Practical implications and possible responses for retirees

For households already retired or approaching retirement age in France, the 2026 freeze raises practical questions:

  • Should major spending, such as home renovations or car purchases, be brought forward to 2025, before the freeze bites?
  • Is there room to adjust savings or drawdown strategies to account for lower real pension income?
  • Are all available social benefits and tax allowances being claimed, especially for lower-income retirees?

Some financial advisers recommend that retirees build scenarios assuming at least one or two years of pension growth lagging behind inflation. That approach reduces the risk of overestimating future income and running down savings too fast.

Another angle is intergenerational support. Many grandparents in France help adult children with rent, childcare or occasional bills. A seemingly modest loss of €200–€300 a year can be enough for families to reconsider these informal transfers, with knock-on effects for younger generations already squeezed by high housing costs.

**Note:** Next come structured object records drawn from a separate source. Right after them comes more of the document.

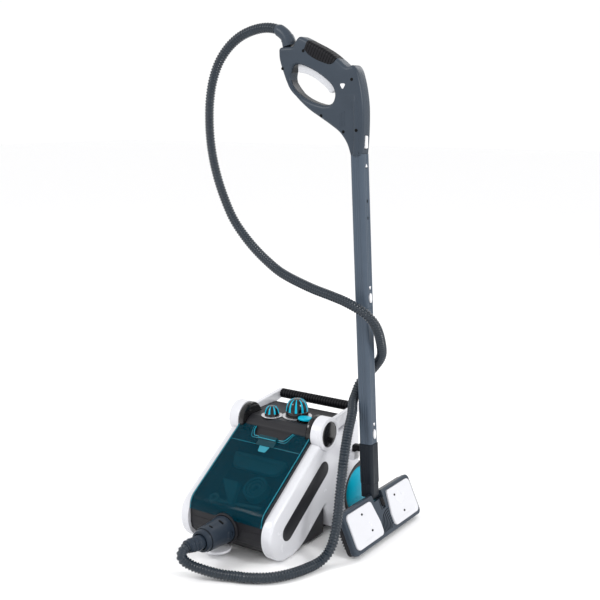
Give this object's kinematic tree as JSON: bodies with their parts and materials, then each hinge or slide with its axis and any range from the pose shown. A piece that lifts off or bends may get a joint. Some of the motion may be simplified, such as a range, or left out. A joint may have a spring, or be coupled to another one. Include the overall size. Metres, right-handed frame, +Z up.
{
  "type": "canister steam cleaner",
  "caption": "Canister steam cleaner with tinted tool compartment, fold-back bail handle, corrugated steam hose and a steam gun with tubes and floor head parked upright beside it.",
  "frame": {"origin": "on the floor, at the middle of the whole object's bounding box without the free hose and its ends", "axes": "+Z up, -Y the canister's front with the hose socket, +X the side where the wand is parked"},
  "size_m": [0.5145, 0.5737, 1.1272],
  "materials": {
    "white_shell": "gloss",
    "charcoal_body": "satin",
    "black_gloss": "gloss",
    "lid_teal": "clear tinted, gloss",
    "teal_plastic": "satin",
    "bezel_silver": "silver, satin",
    "wand_grey": "satin",
    "hose_grey": "ribbed, satin",
    "black_rubber": "matt",
    "tyre_rubber": "ribbed, matt",
    "steel": "brushed",
    "brass": "machined",
    "circuit_board": "satin",
    "trigger_grey": "satin",
    "bristle_black": "bristles, matt"
  },
  "bodies": {
    "canister": {"base_tub": "charcoal_body", "side_panel_left": "white_shell", "side_panel_right": "white_shell", "side_inlay_left": "black_gloss", "side_inlay_right": "black_gloss", "top_deck": "charcoal_body", "deck_bezel": "bezel_silver", "hub_collar_left": "black_gloss", "hub_collar_right": "black_gloss", "accessory_tray": "charcoal_body", "boiler_tank": "steel", "heating_element": "steel", "steam_valve": "brass", "steam_pipe": "brass", "control_board": "circuit_board", "cord_inlet": "black_rubber", "hose_socket": "charcoal_body", "rear_axle": "steel", "caster_bracket": "white_shell", "parking_socket": "white_shell", "window_squeegee": "lid_teal", "round_brush": "wand_grey", "hose_plug": "wand_grey", "plug_boot": "wand_grey", "hose": "hose_grey"},
    "lid": {"lid_panel": "lid_teal"},
    "lid_latch": {"lid_latch": "lid_teal"},
    "steam_knob": {"steam_knob": "black_gloss"},
    "boiler_cap": {"boiler_cap": "black_gloss"},
    "power_button": {"power_button": "teal_plastic"},
    "handle": {"handle_arm_left": "white_shell", "handle_arm_right": "white_shell", "handle_grip": "black_rubber"},
    "wheel_left": {"wheel_tyre_left": "tyre_rubber", "wheel_cap_left": "teal_plastic"},
    "wheel_right": {"wheel_tyre_right": "tyre_rubber", "wheel_cap_right": "teal_plastic"},
    "caster_fork": {"caster_fork": "black_gloss"},
    "caster_wheel": {"caster_roller": "trigger_grey"},
    "plug_button": {"plug_button": "wand_grey"},
    "wand": {"wand_neck": "wand_grey", "lower_tube": "wand_grey", "upper_tube": "wand_grey", "gun_shell_front": "wand_grey", "gun_shell_back": "wand_grey", "gun_valve": "brass", "grip_insert": "black_rubber", "hose_cuff": "wand_grey"},
    "trigger": {"trigger": "trigger_grey"},
    "trigger_lock": {"trigger_lock": "white_shell"},
    "gun_button": {"gun_button": "white_shell"},
    "upper_tube_button": {"upper_tube_button": "white_shell"},
    "lower_tube_button": {"lower_tube_button": "white_shell"},
    "swivel": {"head_knuckle": "wand_grey"},
    "head": {"head_shell": "wand_grey", "head_base": "charcoal_body", "bristle_field": "bristle_black"},
    "flap_left": {"flap_left": "white_shell"},
    "flap_right": {"flap_right": "white_shell"},
    "head_slider": {"head_slider": "black_gloss"}
  },
  "joints": [
    {"name": "lid_hinge", "type": "hinge", "parent": "canister", "child": "lid", "pos_m": [-0.0609, -0.1974, 0.085], "axis": [1, 0, 0], "range_deg": [0, 50]},
    {"name": "latch_slide", "type": "slide", "parent": "lid", "child": "lid_latch", "axis": [0, -0.8231, -0.5678], "range_m": [0, 0.003], "stiffness_N_per_m": 250, "springref_m": -0.002},
    {"name": "steam_knob_turn", "type": "hinge", "parent": "canister", "child": "steam_knob", "pos_m": [-0.0989, 0.0271, 0.248], "axis": [0, 0, 1], "range_deg": [-135, 135]},
    {"name": "boiler_cap_turn", "type": "hinge", "parent": "canister", "child": "boiler_cap", "pos_m": [-0.0489, 0.0561, 0.248], "axis": [0, 0, 1], "range_deg": [0, 330]},
    {"name": "power_button_press", "type": "slide", "parent": "canister", "child": "power_button", "axis": [0, 0, -1], "range_m": [0, 0.003], "stiffness_N_per_m": 300, "springref_m": -0.002},
    {"name": "handle_fold", "type": "hinge", "parent": "canister", "child": "handle", "pos_m": [-0.0609, 0.0161, 0.237], "axis": [1, 0, 0], "range_deg": [0, 95]},
    {"name": "wheel_left_spin", "type": "hinge", "parent": "canister", "child": "wheel_left", "pos_m": [-0.0609, 0.1561, 0.0635], "axis": [1, 0, 0], "continuous": true},
    {"name": "wheel_right_spin", "type": "hinge", "parent": "canister", "child": "wheel_right", "pos_m": [-0.0609, 0.1561, 0.0635], "axis": [1, 0, 0], "continuous": true},
    {"name": "caster_swivel", "type": "hinge", "parent": "canister", "child": "caster_fork", "pos_m": [-0.0789, -0.1889, 0.012], "axis": [0, 0, 1], "continuous": true},
    {"name": "caster_roll", "type": "hinge", "parent": "caster_fork", "child": "caster_wheel", "pos_m": [-0.0789, -0.1989, 0.0065], "axis": [1, 0, 0], "continuous": true},
    {"name": "plug_button_press", "type": "slide", "parent": "canister", "child": "plug_button", "axis": [-1, 0, 0], "range_m": [0, 0.002], "stiffness_N_per_m": 300, "springref_m": -0.002},
    {"name": "wand_lift", "type": "slide", "parent": "canister", "child": "wand", "axis": [0, 0, 1], "range_m": [0, 0.06], "deforming": ["hose"]},
    {"name": "trigger_pull", "type": "hinge", "parent": "wand", "child": "trigger", "pos_m": [0.0376, 0.0811, 0.99], "axis": [0, 1, 0], "range_deg": [0, 5], "stiffness_Nm_per_rad": 1.2, "springref_deg": -5.73},
    {"name": "trigger_lock_slide", "type": "slide", "parent": "wand", "child": "trigger_lock", "axis": [0, 1, 0], "range_m": [0, 0.003]},
    {"name": "gun_button_press", "type": "slide", "parent": "wand", "child": "gun_button", "axis": [-1, 0, 0], "range_m": [0, 0.0028], "stiffness_N_per_m": 300, "springref_m": -0.002},
    {"name": "upper_tube_button_press", "type": "slide", "parent": "wand", "child": "upper_tube_button", "axis": [-0.9988, 0, -0.0499], "range_m": [0, 0.0018], "stiffness_N_per_m": 300, "springref_m": -0.002},
    {"name": "lower_tube_button_press", "type": "slide", "parent": "wand", "child": "lower_tube_button", "axis": [-0.9988, 0, -0.0499], "range_m": [0, 0.0018], "stiffness_N_per_m": 300, "springref_m": -0.002},
    {"name": "head_swivel", "type": "hinge", "parent": "wand", "child": "swivel", "pos_m": [0.1331, 0.0811, 0.09], "axis": [-0.0499, 0, 0.9988], "range_deg": [-12, 12]},
    {"name": "head_tilt", "type": "hinge", "parent": "swivel", "child": "head", "pos_m": [0.14005, 0.0811, 0.08858], "axis": [0, -1, 0], "range_deg": [0, 65]},
    {"name": "flap_left_open", "type": "hinge", "parent": "head", "child": "flap_left", "pos_m": [0.17215, 0.0561, 0.05702], "axis": [-0.4131, 0, 0.9107], "range_deg": [0, 35]},
    {"name": "flap_right_open", "type": "hinge", "parent": "head", "child": "flap_right", "pos_m": [0.17215, 0.1061, 0.05702], "axis": [0.4131, 0, -0.9107], "range_deg": [0, 35]},
    {"name": "head_slider_slide", "type": "slide", "parent": "head", "child": "head_slider", "axis": [0.4131, 0, -0.9107], "range_m": [0, 0.0055]}
  ]
}
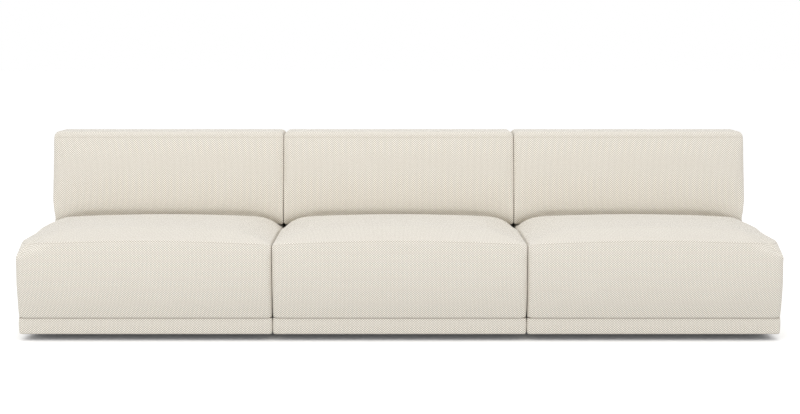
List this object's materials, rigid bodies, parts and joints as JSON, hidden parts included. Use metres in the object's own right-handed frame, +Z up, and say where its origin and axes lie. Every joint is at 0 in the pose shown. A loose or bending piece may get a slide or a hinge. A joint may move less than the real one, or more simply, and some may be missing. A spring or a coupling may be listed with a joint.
{
  "type": "armless sofa",
  "caption": "Armless modular sofa with a low plinth, crowned seat blocks and lift-off reclined back blocks, upholstered in ivory woven fabric.",
  "frame": {"origin": "on the floor, below the middle of the whole sofa", "axes": "+X along the sofa to the sitter's left, +Z up, the front faces -Y"},
  "size_m": [2.8766, 0.9401, 0.7499],
  "materials": {
    "upholstery": "ivory heavy woven fabric, matte",
    "foam": "upholstery foam with fibre wrap",
    "timber": "planed softwood, unfinished",
    "plywood": "birch plywood, unfinished",
    "spring_steel": "dark drawn steel wire",
    "steel": "zinc plated",
    "dust_cloth": "black non-woven cloth",
    "feet_plastic": "moulded black"
  },
  "bodies": {
    "centre_seat": {"centre_seat_cover": "upholstery", "centre_seat_foam": "foam", "centre_seat_springs": "spring_steel", "centre_spring_clips": "spring_steel", "centre_front_rail": "timber", "centre_mid_rail": "timber", "centre_rear_rail": "timber", "centre_side_rails": "timber", "centre_deck_board": "plywood", "centre_dust_cover": "dust_cloth", "centre_plinth_boards": "plywood", "centre_plinth_cover": "upholstery", "centre_feet": "feet_plastic", "centre_bracket_sockets": "steel", "centre_hook_plates": "steel"},
    "centre_back": {"centre_back_cover": "upholstery", "centre_back_foam": "foam", "centre_back_posts": "timber", "centre_back_rails": "timber", "centre_back_blades": "steel"},
    "left_seat": {"left_seat_cover": "upholstery", "left_seat_foam": "foam", "left_seat_springs": "spring_steel", "left_spring_clips": "spring_steel", "left_front_rail": "timber", "left_mid_rail": "timber", "left_rear_rail": "timber", "left_side_rails": "timber", "left_deck_board": "plywood", "left_dust_cover": "dust_cloth", "left_plinth_boards": "plywood", "left_plinth_cover": "upholstery", "left_feet": "feet_plastic", "left_bracket_sockets": "steel", "left_hook_plates": "steel"},
    "left_back": {"left_back_cover": "upholstery", "left_back_foam": "foam", "left_back_posts": "timber", "left_back_rails": "timber", "left_back_blades": "steel"},
    "right_seat": {"right_seat_cover": "upholstery", "right_seat_foam": "foam", "right_seat_springs": "spring_steel", "right_spring_clips": "spring_steel", "right_front_rail": "timber", "right_mid_rail": "timber", "right_rear_rail": "timber", "right_side_rails": "timber", "right_deck_board": "plywood", "right_dust_cover": "dust_cloth", "right_plinth_boards": "plywood", "right_plinth_cover": "upholstery", "right_feet": "feet_plastic", "right_bracket_sockets": "steel", "right_hook_plates": "steel"},
    "right_back": {"right_back_cover": "upholstery", "right_back_foam": "foam", "right_back_posts": "timber", "right_back_rails": "timber", "right_back_blades": "steel"}
  },
  "joints": [
    {"name": "left_module_lift", "type": "slide", "parent": "centre_seat", "child": "left_seat", "axis": [0, 0, 1], "range_m": [0, 0.03]},
    {"name": "right_module_lift", "type": "slide", "parent": "centre_seat", "child": "right_seat", "axis": [0, 0, 1], "range_m": [0, 0.03]},
    {"name": "left_back_lift", "type": "slide", "parent": "left_seat", "child": "left_back", "axis": [0, 0, 1], "range_m": [0, 0.1]},
    {"name": "centre_back_lift", "type": "slide", "parent": "centre_seat", "child": "centre_back", "axis": [0, 0, 1], "range_m": [0, 0.1]},
    {"name": "right_back_lift", "type": "slide", "parent": "right_seat", "child": "right_back", "axis": [0, 0, 1], "range_m": [0, 0.1]}
  ]
}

Key terms worth understanding

For readers outside France, a few terms help make sense of the debate:

  • Agirc-Arrco: the unified complementary pension scheme for private-sector employees, funded by employer and employee contributions and based on a points system.
  • Basic pension: the state-run retirement pension under France’s general social security regime, which covers the majority of private-sector workers.
  • PLFSS 2026: the draft Social Security financing law for 2026, which sets spending and revenue rules for health, pensions and family benefits.
  • Point value: the euro value attributed to each Agirc-Arrco point; adjusting this value is the main way complementary pensions are increased.

Taken together, these technical levers will shape the reality of retirees’ budgets in 2026 and beyond. For now, the only certainty is that a silent loss of purchasing power is already baked into the figures, long before pensioners see it on their bank statements.